極上御曹司と最愛花嫁の幸せな結婚~余命0年の君を、生涯愛し抜く~
研究棟には見たことのない様々な機材が置かれていて、休日にも関わらず多くの人が熱心に働いていた。

危険な薬品や病原体を取り扱っている部屋や、セキュリティが厳重な区画は入ることができず、余計に興味をかき立てられる。

「おもしろそうだね。俺も研究してみたい」

素直な感想に、伯父は少しだけ誇らしそうにしていた。

研究棟から少し離れた場所に病棟がある。
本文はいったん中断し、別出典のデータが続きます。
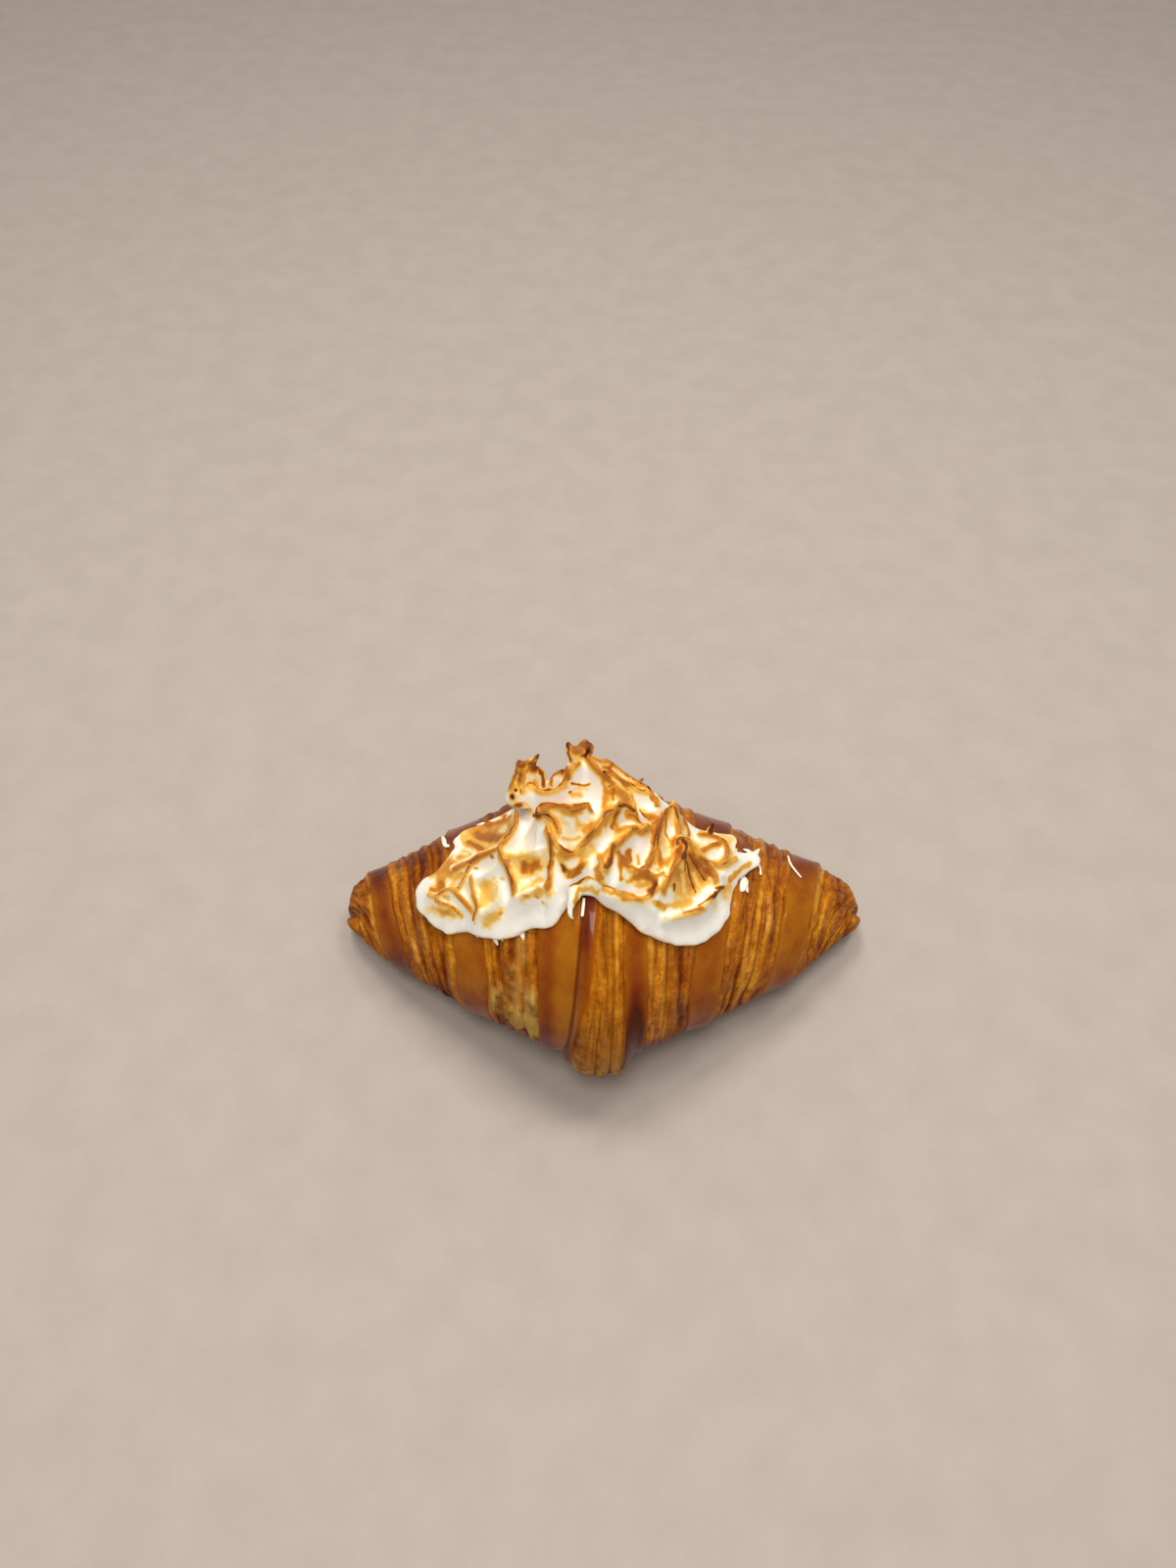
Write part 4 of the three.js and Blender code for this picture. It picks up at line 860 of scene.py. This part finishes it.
    (PALE, 5, [(690, 919), (702, 919)]), (DARK, 1.1, [(701, 880), (704, 896), (710, 911)]),
    (DARK, 1.0, [(700, 872), (699, 888)]), (DARK, 1.0, [(704, 872), (710, 884), (719, 898)]),
    (PALE, 1.8, [(697, 893), (698, 909)]), (PALE, 2, [(708, 892), (713, 904), (721, 912)]),
    (DARK, 2.2, [(697, 876), (700, 866), (699, 859), (695, 855), (691, 857), (691, 861)]),
    (DARK, 1.2, [(688, 902), (688, 909)]), (WHITE, 5, [(714, 915), (722, 909), (730, 907)]),
    (WHITE, 10, [(725, 858), (735, 867), (727, 873)]), (GOLD, 4, [(724, 864), (732, 863)]),
    (BURNT, 3, [(728, 841), (725, 848)]), (WHITE, 7, [(737, 890), (750, 883), (765, 877), (775, 883)]),
    (AMBER, 2.8, [(744, 899), (750, 893), (757, 886), (766, 881)]), (GOLD, 5, [(742, 905), (741, 916)]),
    (BURNT, 2.2, [(731, 906), (738, 905)]), (BURNT, 2.4, [(727, 916), (730, 912)]),
    (GOLD, 4.5, [(688, 938), (702, 934), (718, 928)]), (BROWN, 2.4, [(700, 932), (716, 926)]),
    (DARK, 1.6, [(713, 924), (726, 915), (738, 905)]), (GOLD, 3.6, [(728, 920), (731, 927)]),
    (AMBER, 4.5, [(686, 872), (680, 880), (673, 888)]), (GOLD, 4, [(664, 881), (672, 876)]),
    (BROWN, 9, [(648, 895), (658, 893), (667, 900)]), (GOLD, 4, [(652, 903), (661, 902)]),
    (CREAM, 4, [(652, 911), (660, 908)]), (DARK, 4, [(664, 909), (670, 903)]),
    (WHITE, 3.5, [(677, 889), (676, 902), (672, 912), (670, 919)]), (AMBER, 3.4, [(670, 922), (678, 926)]),
    (GOLD, 4, [(683, 924), (692, 924), (703, 921)]),
    (WHITE, 11, [(658, 937), (680, 948), (700, 949), (722, 944), (737, 928)]),
]
PATCH_WIDER, PATCH_STRENGTH = 1.38, 0.92
BROAD_PATCH, BROAD_FIRMNESS, NARROW_FIRMNESS = 4, 1.1, 1.4  # broad patches have the softer borders
GOLD_HALO, AMBER_HALO, HALO_STRENGTH = 12.0, 5.25, 0.75
WANDER_X, WANDER_Y = (1, 5, 5, 27), (1, 5, 5, 28)
PATCH_WANDER, BORDER_UNEVEN = (0.35, 9, 9, 29), (0.35, 4, 4, 30)
# How far a crest was toasted from its edge, for each pixel that the edge was torched.
WIDE_TOAST, MIDDLE_TOAST, NARROW_TOAST = 4.5, 2.4, 0.6
HIDDEN_BY = 9.0  # a point this far behind the front-most one in its cell of the photo is hidden
CELL, CELL_COLUMN = 3.0, 2000  # the side of such a cell in pixels, and more cells than one column holds
SHOWN_SOFTENING, SHOWN_SPREAD = 24, 1.8
FLATTENING = 5  # times that the neighbours are averaged to find what stands out
HANGING_BEFORE = -2  # horns that end in front of this y hang down, out of the torch's reach


def smooth_curve(points, steps, closed=False):
    """Points along the centripetal Catmull-Rom curve through the given ones."""
    points = np.array(points, float)
    if closed:
        padded = np.vstack([points[-1:], points, points[:2]])
    else:
        padded = np.vstack([2 * points[0] - points[1], points, 2 * points[-1] - points[-2]])
    made = []
    for p0, p1, p2, p3 in zip(padded, padded[1:], padded[2:], padded[3:]):
        gaps = [max(np.linalg.norm(b - a) ** 0.5, 1e-4) for a, b in ((p0, p1), (p1, p2), (p2, p3))]
        slope1 = ((p1 - p0) / gaps[0] - (p2 - p0) / (gaps[0] + gaps[1]) + (p2 - p1) / gaps[1]) * gaps[1]
        slope2 = ((p2 - p1) / gaps[1] - (p3 - p1) / (gaps[1] + gaps[2]) + (p3 - p2) / gaps[2]) * gaps[1]
        t = (np.arange(steps) / steps)[:, None]
        made.append(
            p1 * (2 * t**3 - 3 * t**2 + 1) + slope1 * (t**3 - 2 * t**2 + t)
            + p2 * (3 * t**2 - 2 * t**3) + slope2 * (t**3 - t**2)
        )
    return np.vstack(made if closed else made + [points[-1:]])


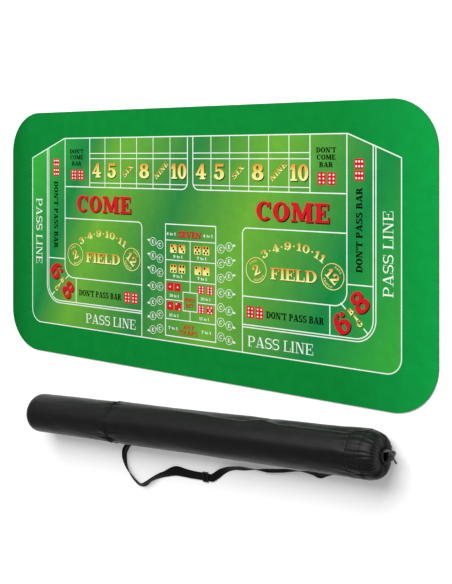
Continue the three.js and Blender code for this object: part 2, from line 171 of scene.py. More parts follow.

伯父が研究している難病の患者も入院していて、データを取らせてもらう代わりに最新の治療を施しているのだそう。

「研究室にばかりこもっていると見失いがちなんだけどね。研究の先には人間がいる」

そう説明して会わせてくれたのは、七歳の少女だった。

彼女は病室でひとり大人しく本を読んでいた。宇宙の図鑑に植物の図鑑、辞典など分厚い読み物が床頭台に積み上がっている。

病室の外から、そっと彼女を観察する。四人部屋なのに、入院しているのは彼女だけ。

ひとりぼっちでも動じておらず、慣れっこといった印象だ。